Sunday, August 4, 2013

A Bit of Uninformed Speculation about Obama's Anti-Leaker Campaign

The recent announcement of the verdict in the trial of Bradley Manning has brought President Obama's unusually harsh attitude toward leakers back into the news. Manning is the American soldier who leaked a large set of diplomatic cables and other national security documents to the anti-secrecy organization WikiLeaks. In its story on the verdict, the New York Times notes once again the now widely-reported fact that he's "one of seven people to be charged in connection with leaking to the news media during the Obama administration; during all previous administrations, there were three."



Obama's civil libertarian critics have long attacked this unprecedented hostility to leaks for the damage it does to press freedom and government accountability as well as the hypocrisy it involves, given the central role his support for transparency played in his 2008 campaign. I generally agree with these complaints, but I want to address a different issue here: just why does this president care so much about prosecuting leakers? The explanations that are usually offered for Obama's other shifts on civil liberties and human rights issues (power corrupts/acculturation into the national-security elite, political concerns about looking weak, classified knowledge of the terrorist threat) don't seem to apply here; there's no reason to think that any of these factors affect him more than other presidents, but he's been much, much tougher on media leaks than any of them have. I obviously have no inside information on this issue, but I do want to float a theory I've been mulling over that may offer at least a partial explanation of this phenomenon.

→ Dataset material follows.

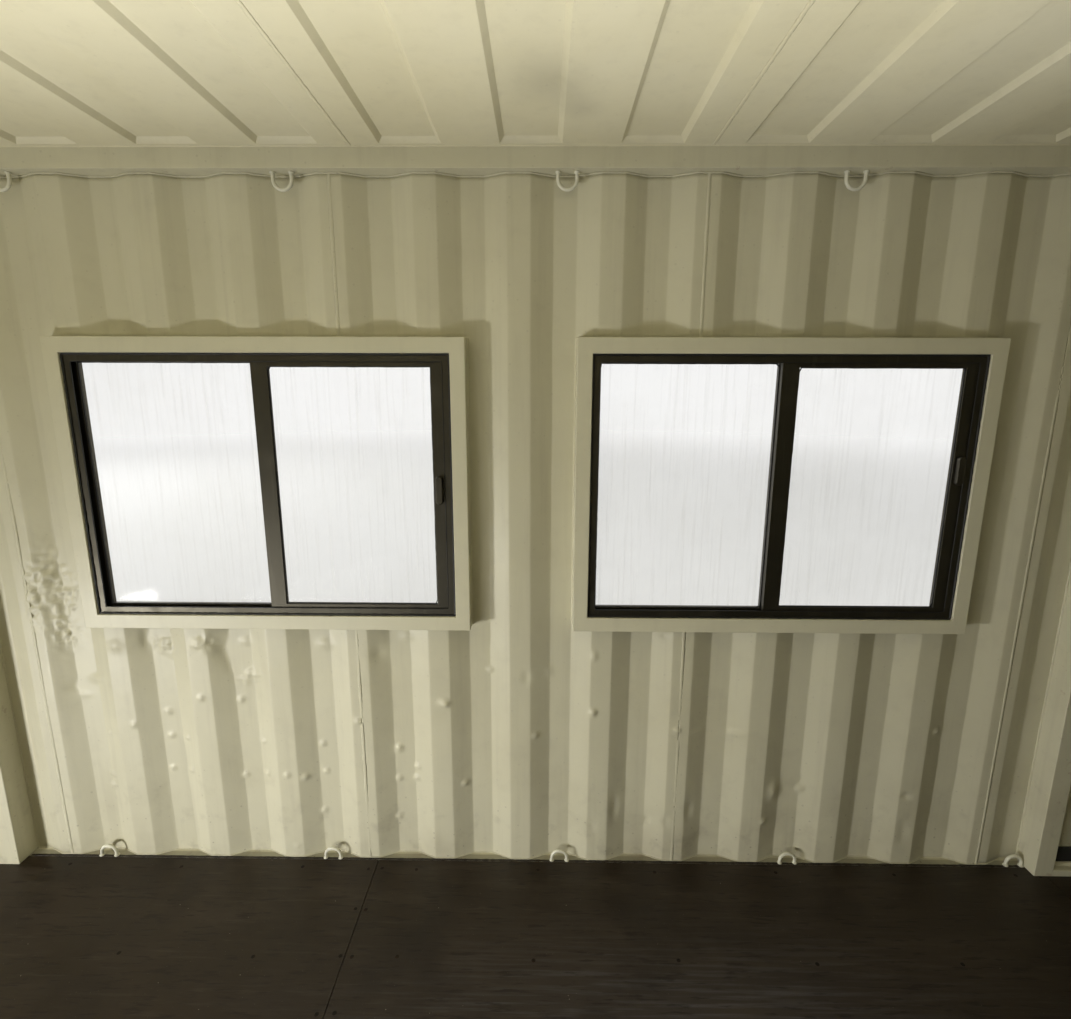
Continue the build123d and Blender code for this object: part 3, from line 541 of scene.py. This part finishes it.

It seems to me that Barack Obama differs from almost all previous American presidents in having a deep emotional identification with outsiders, marginalized groups, and those who resist the oppression of established institutions. The fact that he spent several years as a community organizer on the South Side of Chicago is evidence for this notion, as is the language of his public remarks, especially when he speaks without a script. For example, his powerful recent speech on the George Zimmerman trial sought to sympathetically portray for ordinary Americans the perspective of people who reasonably saw police and courts not as disinterested guardians of public order but as potential threats to their freedom and safety.

One might think that a president who saw himself this way would be less inclined to prosecute whistleblowers than his predecessors, but I think Obama's self-conception as a friend of the oppressed actually has the opposite effect. Because he thinks of himself as deeply committed to helping the marginalized and powerless, he doesn't see his administration as liable to commit serious abuses and perhaps also thinks that anyone who noticed any would receive a fair hearing inside the government. The fact that government employees with troubled consciences and crusading reporters - two groups who Obama likely thinks ought to be on his side - are trying to expose his own misconduct threatens a self-understanding that's probably pretty central to how he sees his mission in politics and in life, and this makes him want to lash out at them in a way that other presidents haven't.

I doubt that this explanation is fully adequate, but it seems to shed some light on a question I haven't seen much explicit discussion of. I also think the feature of Obama's personality I've highlighted may have something to with the other policies civil libertarians tend to criticize, but that's a topic for another post.